Revenue expected to rise
In the second quarter, analysts expect Altria’s revenue to rise 4.2% YoY (year-over-year) to $5.09 billion. The company has been focusing on expanding its products, packaging, and digital loyalty program to drive sales. Pricing could boost the company’s revenue during the quarter.
After receiving a favorable response to Marlboro Ice’s and Marlboro Smooth’s resealable packing, Altria has extended the technology to other products. The company launched Marlboro Smooth Ice in resealable packaging across the US in April. To boost digital engagement and customer loyalty, Altria launched Marlboro Rewards across the US in January. By the end of the first quarter, 1.6 million smokers had enrolled in the program.
However, declines in cigarette shipment volumes could offset some of the increases in the company’s revenue. CNBC reports that US cigarette sales fell 11.2% in volume and 6.9% in value in the four weeks ended May 18.
What could drive Altria’s EPS?
In the second quarter, analysts expect Altria’s adjusted EPS to rise 8.9% YoY to $1.10 from $1.01. Revenue growth, EBIT margin expansion, and stock repurchases could drive this growth. They forecast Altria’s EBIT margin improving YoY from 49.7% to 54.8%, driven by favorable pricing and cost reductions.
Between the beginning of Q3 2018 and the end of Q1 2019, the company repurchased roughly 15.1 million shares for about $878.6 million. At the end of the first quarter, Altria had the authorization to repurchase about $195.0 million in stock.
However, a higher effective tax rate and interest expenses could limit Altria’s EPS growth. In the second quarter, analysts expect the company’s effective tax rate to rise YoY to 23.9% from 23.0%. Its acquisition of stakes in Cronos Group and JUUL could increase its interest expenses.
This year, Altria expects its diluted EPS to rise 4%–7% YoY to $4.15–$4.27 from $3.99. The company projects the domestic cigarette industry’s volumes to fall 4%–5%. It expects its effective tax to rise YoY to 23.5%–24.5% from 23.1%.
Since Altria announced its first-quarter results on April 25, its stock has fallen 9.0% to $49.78. The stock has been dragged down by Altria’s lower-than-expected Q1 results and core business decline. In the first quarter, Altria’s adjusted EPS of $0.90 missed analysts’ estimate of $0.92, and its revenue of $4.39 billion missed analysts’ expectation of $4.59 billion. Nielsen data also suggests that cigarette sales will fall more than Altria has guided for this year.
Altria stock has returned 0.8% this year, underperforming broader equity markets. Meanwhile, the S&P 500 has risen 20.5%, and peers Philip Morris International (PM) and British American Tobacco have returned 27.4% and 17.0%, respectively.

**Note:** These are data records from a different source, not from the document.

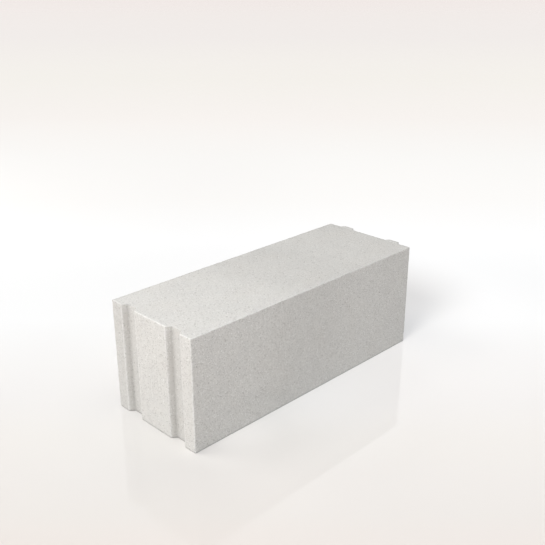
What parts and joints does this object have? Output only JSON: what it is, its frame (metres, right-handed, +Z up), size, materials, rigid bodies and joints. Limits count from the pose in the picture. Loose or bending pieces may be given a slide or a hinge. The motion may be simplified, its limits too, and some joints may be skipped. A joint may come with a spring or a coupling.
{
  "type": "aerated concrete block",
  "caption": "Solid aerated concrete wall block with upright tongues on one end and matching grooves in the other, laid dry end to end.",
  "frame": {"origin": "middle of the bed face, midway between the two end faces, with the tongues left out", "axes": "+X along the block to the end with the tongues, +Y across the block's thickness, +Z up from the bed face to the top face"},
  "size_m": [0.6595, 0.24, 0.24],
  "materials": {
    "aerated_concrete": "matt, finely porous, sawn faces"
  },
  "bodies": {
    "root": {"aerated_block": "aerated_concrete"}
  },
  "joints": []
}
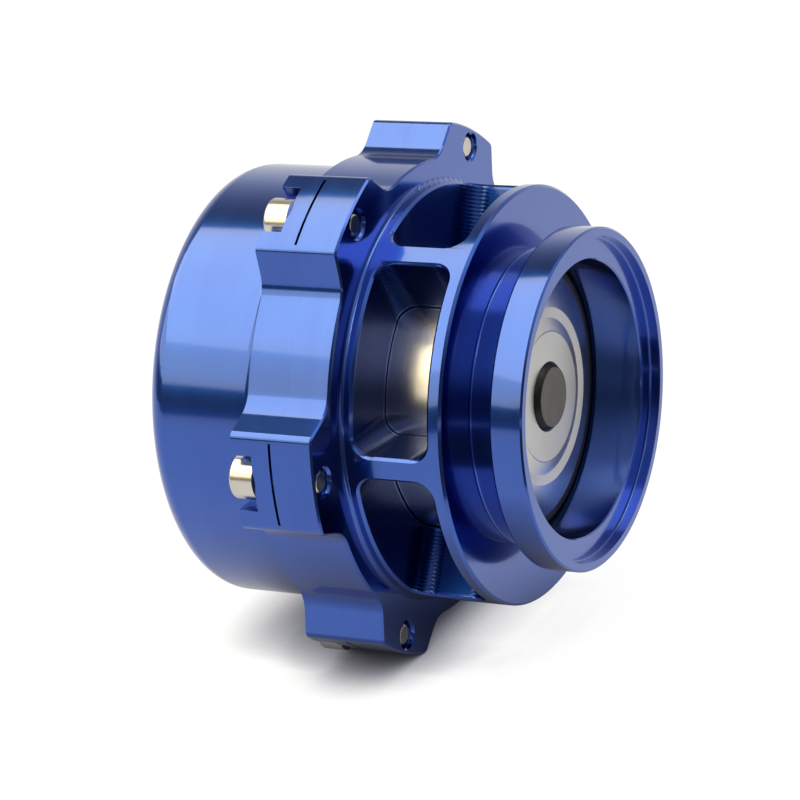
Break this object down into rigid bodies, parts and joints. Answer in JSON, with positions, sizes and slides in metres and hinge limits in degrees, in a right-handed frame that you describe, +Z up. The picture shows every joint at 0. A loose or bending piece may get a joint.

Altria’s forward PE multiple has also fallen since the company announced its first-quarter earnings on April 25, to 11.5x from 12.8x. Its forward PE multiple is lower than Philip Morris’s 15.6x.
On Wednesday, Altria was trading at 11.9 times analysts’ 2019 EPS estimate of $4.19, and at 11.1 times analysts’ 2020 EPS estimate of $4.48. Analysts expect the company’s EPS to rise 5.0% this year, and 7.0% in 2020.
Of the 16 analysts covering Altria stock, most (56.3%) recommend “buy.” Their average 12-month price target of $58.27 for the stock implies a 17.1% upside from its current price of $49.78. On July 12, Goldman Sachs upgraded the stock from “neutral” to “buy” and kept its price target at $59.